To the unsuspecting observer, the commitments bilaterally undertaken between London and Nicosia seem just, law-abiding and balanced. However, an investigative reader leafing through the Treaty of Establishment (ToE) may soon arrive at the conclusion that the Treaty in question constitutes little more than a Status of Forces Agreement (SOFA) enshrining extensive rights of the British Forces in Cyprus. Indicatively, the ToE includes six out of twelve main articles detailing the rights reserved for the British military, while the multi-page annexes to the Treaty describe in remarkable detail the boundaries of the bases, the exact geographical location of other retained sites and firing ranges outside the bases, the surveillance installations in various other locations including Troodos, the linking roads that Britain is allowed to use without reference to the government of the RoC and so on and so forth. In a nutshell, the ToE would hardly withstand scrutiny under the UN Charter, the champion of the interests of the inhabitants of non-self-governing territories which it declares as paramount, and accepts ‘as a sacred trust the obligation to promote to the utmost, within the system of international peace and security … the well-being of the inhabitants of these territories’ (Article 73, Chapter XI: Declaration Regarding Non-Self-Governing Territories).

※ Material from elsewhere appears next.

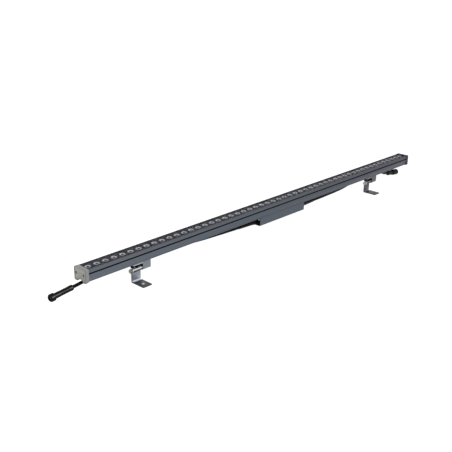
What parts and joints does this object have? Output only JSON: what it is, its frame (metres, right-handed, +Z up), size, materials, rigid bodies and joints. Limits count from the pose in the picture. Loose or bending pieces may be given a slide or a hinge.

The British Bases in Cyprus form part of the UK’s overseas territories and are governed as such – the Sovereign Base Areas Administration (SBAA) officials are appointed by the British government. London exercises full control over the 99 square miles of Cypriot territory assigned to the bases and the Greek Cypriot inhabitants of the within the bases’ villages raise complaints from time to time with respect to denial of a number of their rights. The western RAF Akrotiri Air Base hails its name from the existing Greek village falling entirely within the jurisdiction of the busy airbase. Frequently, the Greek villagers raise concerns especially over environmental degradation and restrictions on their land development. In 2006, the Council of Europe Parliamentary Assembly took a closer look at these complains commissioning Swiss MP Andreas Gross to produce a report. The Swiss MP paid a working visit (13-15 November) to the island, meeting with all parties concerned. Accordingly he wrote a report on The situation of the inhabitants of the SBAs of Akrotiri and Dhekelia (4 April 2007). The report was submitted for discussion at the Committee of Legal Affairs and Human Rights, CoE.

On the other hand, the Treaty of Guarantee (ToG) forms unquestionably a neo-colonial compromise agreement which sought in 1960 (the year that it was concluded between the four contracting parties) to reduce the newborn Republic of Cyprus, to a vassal state under the guardianship of the UK, Turkey and Greece (N.B. the Cyprus question in the 1940s and in the best part of the 1950s centred on the demand of self-determination, which in the hearts and minds of the eighty per cent Greek majority of the islanders meant Enosis with Greece). Now the Republic of Cyprus runs its 53rd year of age, despite the abuse of the right of unilateral intervention by both Greece and Turkey, with Britain as a sad bystander (if not an accomplice) in 1974. While the former rapidly withdrew and punished the coup’s master minds to life imprisonment, Turkey’s invasion produced long lasting consequences of continuing occupation: expulsion of indigenous Greeks, colonization by mainland and Balkan Turks, de-hellenization of the territory and subsequent islamization – 192 mosques as opposed to 162 Turkish schools are reported in 2012. Against all those odds, the RoC has been for an equal number of years a full member-state of the UNO and for the past eight years a full member-state of the EU, the presidency of which is poised to assume in less than three months. Hence the ToG is not only a primary source of evils for contemporary Cyprus, it is also a colonial remnant, as much as the British bases are, both militating against the spirit and the letter of the UN Charter. The latter stipulates clearly that its member-states exercise sovereignty over their territory and guarantees their territorial integrity. Additionally, numerous Security Council resolutions pertaining to Cyprus speak of the same effect.

At the same time, the signatories of the UN Charter explicitly declare the Charter’s supremacy over any other international agreement in the event of a conflict between the two (Article 103, Chapter XVI: Miscellaneous Provisions). In close scrutiny, there is little doubt, that neither the Treaty of Establishment nor the Treaty of Guarantee could pass the test of compliance with the UN Charter.

To be sure there is a host of issues that arise from the British bases operation (e.g. economic, strategic, environmental, development) that weigh upon the well-being of the Cypriot population as a whole and with respect to the inhabitants of the localities in particular. To analyse those one needs to delve into this subject deeply.